Berawal dari pengalaman backpacking, Enggar Rhomadoni mendapatkan inspirasi untuk menciptakan sebuah karya seni. Inspirasi tersebut melintas ketika ia mencermati gambar dan tulisan yang terpampang pada bagian belakang truk.
Perjalanan Berbuah Inspirasi
Perjalanan backpacking Enggar menuju Banyuwangi-Bali-Lombok menjadi pengalaman yang tak terlupakan bagi mahasiswa Seni Lukis, Universitas Negeri Yogyakarta ini. Anggaran dana yang terbatas membuatnya tidak memiliki cukup uang untuk membeli tiket pulang. Bersama seorang temannya, Enggar kemudian berinisiatif untuk menumpang truk dari Banyuwangi hingga Yogyakarta. Perjalanan pulang tersebut memakan waktu selama dua hari. Enggar pun tak hanya menumpang pada satu truk saja, ia harus berganti-ganti truk, mulai dari truk pengangkut pasir hingga tebu. Pengalaman tersebut banyak memberikan Enggar perspektif baru, utamanya mengenai kehidupan supir truk, “Dari situlah saya akrab dengan supir-supir truk. Utamanya supir truk lintas (provinsi). Nah, waktu di daerah Probolinggo saya lihat truk yang di bagian belakangnya ada tulisan ‘Gagal Tobat’. Di situ saya mulai merasa tertarik,” katanya.

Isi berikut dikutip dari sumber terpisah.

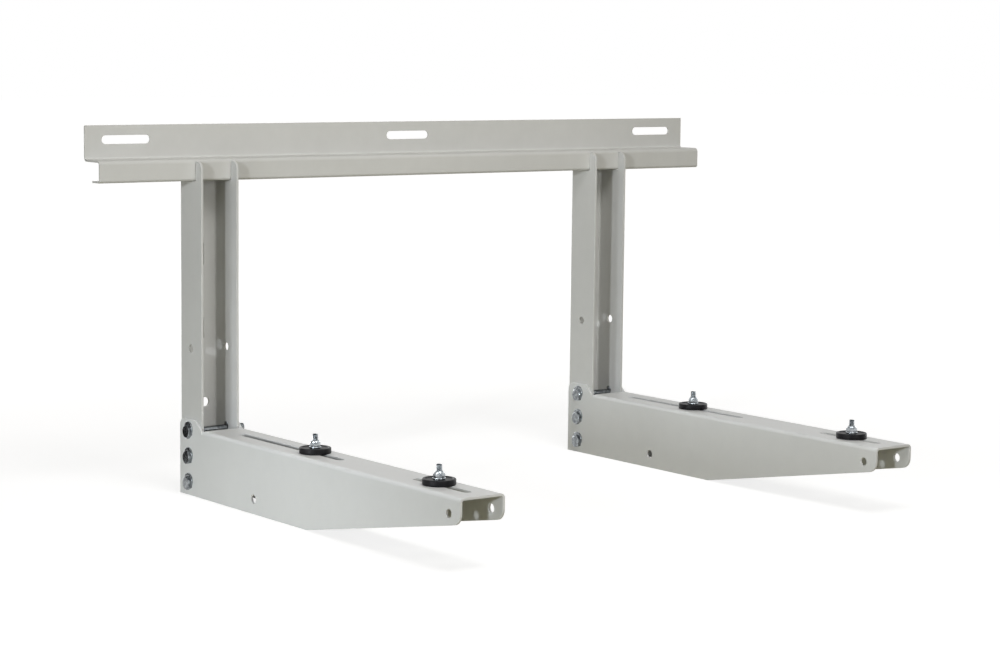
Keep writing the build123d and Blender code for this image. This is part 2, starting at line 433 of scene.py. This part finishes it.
threadForm = {
    "depth": 0.6134,                          # as a share of the pitch
    "flanks": (0.06, 0.44, 0.56, 0.94),       # where the flanks start and end along one pitch
    "steps": 28,                              # in one turn
    "lead": 2,                                # turns below the start, cut away afterwards
    "spareTurns": 5,
    "spare": 1.02,                            # the tip's turning is that much wider than the crest
}


def threadedRod(name, diameter, pitch, start, end, chamfer):
    # one turn's outline, swept up a helix, cut square at both ends and turned down at the tip
    crest = diameter / 2
    root = crest - threadForm["depth"] * pitch
    below = start - threadForm["lead"] * pitch
    turns = int((end - start) / pitch) + threadForm["spareTurns"]
    climb, crestStart, crestEnd, fall = (below + share * pitch for share in threadForm["flanks"])
    rod = drawLine(name, [
        (root, below), (root, climb), (crest, crestStart),
        (crest, crestEnd), (root, fall), (root, below + pitch)])
    bpy.ops.object.mode_set(mode="OBJECT")
    modify(rod, "SCREW", axis="Z", angle=2 * pi, screw_offset=pitch, iterations=turns,
           steps=threadForm["steps"], render_steps=threadForm["steps"],
           use_merge_vertices=True, merge_threshold=weld["shell"])
    bpy.ops.object.mode_set(mode="EDIT")
    bpy.ops.mesh.select_all(action="SELECT")
    bpy.ops.mesh.remove_doubles(threshold=weld["shell"])
    for level, direction in ((start, -1), (end, 1)):
        bpy.ops.mesh.select_all(action="SELECT")
        bpy.ops.mesh.bisect(plane_co=(0, 0, level), plane_no=(0, 0, direction),
                            use_fill=True, clear_outer=True)
    bpy.ops.mesh.select_all(action="SELECT")
    bpy.ops.mesh.normals_make_consistent(inside=False)
    bpy.ops.object.mode_set(mode="OBJECT")
    wide = crest * threadForm["spare"]
    tip = turned("turning", [
        (0, start - pitch), (wide, start - pitch), (wide, end - chamfer),
        (wide - chamfer, end - hair), (0, end - hair)])
    cutWith(rod, tip, "INTERSECT")
    return rod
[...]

Enggar meramu inspirasi yang ia dapat dari perjalannya menjadi sebuah konsep karya seni untuk Jogja ArtWeeks (JAW) 2015. Meskipun Enggar adalah mahasiswa seni lukis, konsep karyanya sama sekali tidak menyinggung tentang gambar visual yang terpampang pada bagian belakang truk. Ia justru menitikberatkan pada kehadiran tulisan-tulisan yang menjadi ciri khas angkutan lintas provinsi tersebut. Tulisan-tulisan bernada jenaka, nakal, namun terkadang juga satir menjadi fokus utama karya Enggar. Melalui tulisan tersebut ia menggali makna dan keterkaitannya dengan kehidupan yang dijalani si supir, “Orang-orang melihat tulisan truk itu unik dan menggelitik. Kejujurannya membuat menarik. Kata-kata itu terasa akrab utamanya bagi kalangan menengah ke bawah,” terang Enggar.
Serba-Serbi Kisah Supir Truk
Duduk berdampingan dengan para supir truk selama perjalanan tentu memberikan Enggar banyak cerita seputar kerasnya hidup yang mereka jalani. Mulai dari kecilnya upah yang diterima, masalah BBM, ancaman kriminal, hingga konflik rumah tangga yang dihadapi para supir truk. Dari cerita-cerita tersebut Enggar mendapatkan sebuah kesimpulan, “Aku melihat ternyata tulisan-tulisan di truk itu memang mencerminkan latar belakang kehidupan si supir,” ujarnya. Begitu dinyatakan lolos ke tahap workshop kedua JAW, Enggar melakukan riset untuk memantangkan konsep karyanya. Selama lima hari ia mewawancarai dua orang supir dan pelukis bak truk di daerah perbatasan Wates – Purworejo.
Temuan-temuan menarik didapatkan Enggar ketika mewawancarai Agus, seorang pelukis bodi truk yang telah menekuni profesinya selama dua belas tahun. Selama ini pelanggan Agus dapat dibedakan menjadi dua, yaitu supir yang telah memiliki truk sendiri dan supir yang bekerja pada sebuah perusahaan. Truk-truk perusahaan biasanya akan dihias dengan iklan atau gambar dan tulisan yang mengandung pesan-pesan spiritual. Sedangkan supir yang telah memiliki truk sendiri akan lebih berani berekspresi dari segi tema, tulisan, maupun gambar. Enggar berkata bahwa 80% supir truk lintas meminta pelukis untuk menggambarkan sosok perempuan yang sensual pada bagian belakang truknya. “Aku juga tanya apakah pelukis menawarkan konsep-konsep terlebih dahulu, ternyata nggak. Justru supir truknya yang memesan gambar perempuan cantik dan seksi kemudian diberi tulisan yang diingini supir,” kata Enggar.
Utamakan Selamat
Menjadi supir truk tidak semudah yang dibayangkan. Melalui obrolan-obrolan Enggar dengan para supir truk, ia memahami bahwa para supir truk tidak mempunyai banyak pilihan lain, “Kemarin aku tanya siapa yang masih memotivasi mereka untuk melakukan pekerjaan ini, sedangkan kalau berat kan sebenarnya bisa mencari pekerjaan lain. Mereka jawab semua dilakukan untuk mencukupi kehidupan keluarga,” cerita Enggar.